In A Sunburned Country inspired me to take a long road trip in WA. I hit The Tree Top Walk and checked out the Stromatolites at Shark Bay. He described each place perfectly, by the way. His work was responsible for me experiencing these two wonderful places…what more could you ask from a travel writer?
I really enjoyed his memoir of growing up in the fifties. I think it’s his most recent book, but I can’t draw the title from my brain at the moment. And I also enjoyed the walk around England book–Notes from a Small Island? Try those two.
You’re just taking him seriously, that’s all. He’s a humourist, but unlike many of his colleagues, he often has no (or little) intent. YMMV, of course (especially in a travel book :D.)
I love Bryson. The only “miss” among his books to me is A Short History of Nearly Everything. I find it pretty much unreadable. Anything that Bryson writes, I usually finish in one evening because I can’t put it down. Not so with that one.
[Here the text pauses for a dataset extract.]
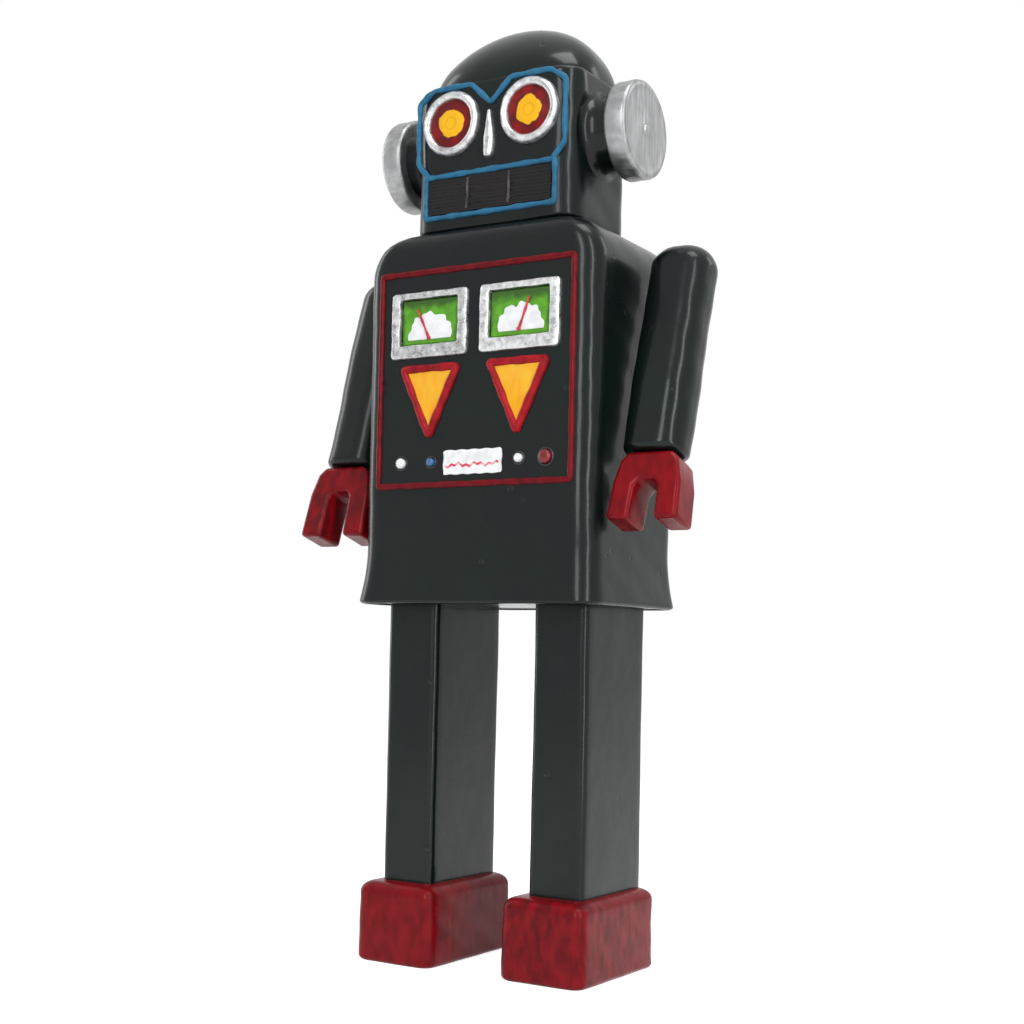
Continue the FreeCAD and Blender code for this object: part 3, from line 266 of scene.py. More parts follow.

I love his language books, I’m a Stranger Here Myself and Notes from a Small Island. Wonderful stuff.
His bestselling A Short History On Nearly Everything goes even better at taking misunderstanding and oversimplificaiton of scientific concepts to an entirely new and outrageously incorrect level. Just in thumbing through the first few chapters at a bookstore I found numerous errors which were just not quite wrong enough to be glaring, but sufficiently incorrect to completely misinform the reader. That alone irritates me (to the point of wanting to write a book which corrects those misapprehensions), but I’m not fond of his writing style or authorial persona, either: he seems to be attempting a blue-collar impression of Paul Theroux (who can be annoying in his own right, but at least has actual writing chops) or the travel literature version of Ray Romano. I, too, tried The Lost Continent (a gift from a girlfriend), A Walk In The Woods (on the bookshelf at the lodge I was staying overnight in), and Made In America (left in the card pouch in the seat in front of me on the airplane*, and couldn’t get more than a few dozen pages into any of them.
He’s got quite a following, here and otherwise, so I guess there’s something to him, but I can’t figure out what it is. I’ll pick up Graham Greene or John McPhee any day over Bryson.
I’ve never read any Bill Bryson but I’ve heard all his CDs and he’s adorable and hilarious. He’s got the perfect voice for his personality. Something about it always sounds sort of gleeful.
I’m not sure how to explain what I think is so great about him. Lost Continent is one I didn’t hear. Life and Times of the Thunderbolt kid is my favourite by far. There is a flash clip of him reading from that one.
Good things about Bryson:
-He’s so hilarious he makes me snort beverages out my nose.
-He’s wide-ranging and prolific.
-He has a genuine love of history and a pleasant light touch with it.
Not-so-good things about Bryson:
-He may enjoy visiting a place at first, but he rarely seems to leave happy. (Especially in Europe.)
-He’s a regular Typhoid Mary for urban legends.
-His half-assed somewhere-over-the-North-Atlantic accent.
Mother Tongue. By God I hated that book. Bryson always goes for the amusing third-hand anecdote over the actual truth, to the extent of repeating idiot canards like “Eskimos have over forty different words for snow”. There are any number of decent popular books about linguistics out there, but that ain’t one of them, and I wouldn’t trust a word the man wrote on any factual subject without verifying it.
It’s a very odd book. It would seem that it was written with a noble purpose but then goes and gets everything a bit wrong. I jogged though it until I got to a chapter where I had some proper knowledge of the subject and just put it down as untrustworthy. Why couldn’t he have done some real research, where on Earth did he get his information? He is also guilty of the occasional gratuitous use of the word ‘fuck’******.
***** by the way, the source of the information about when and for how long the Marianas Trench was last explored, which has cropped up here occasionally. Does anyone remember the details?
****** Not in this book but it crops up in *Notes from a Small Island * and the Thunderbolt Kid and seems quite out of place in both.
Shit, I wanted to use that title on an autobiography.
A few of my friends love Bryson, and my mother just discovered him. She read me a passage about the worst meal he ever ate (“a meal of gristle baked whiffle ball”) and it was very funny. I’ll have to borrow that book.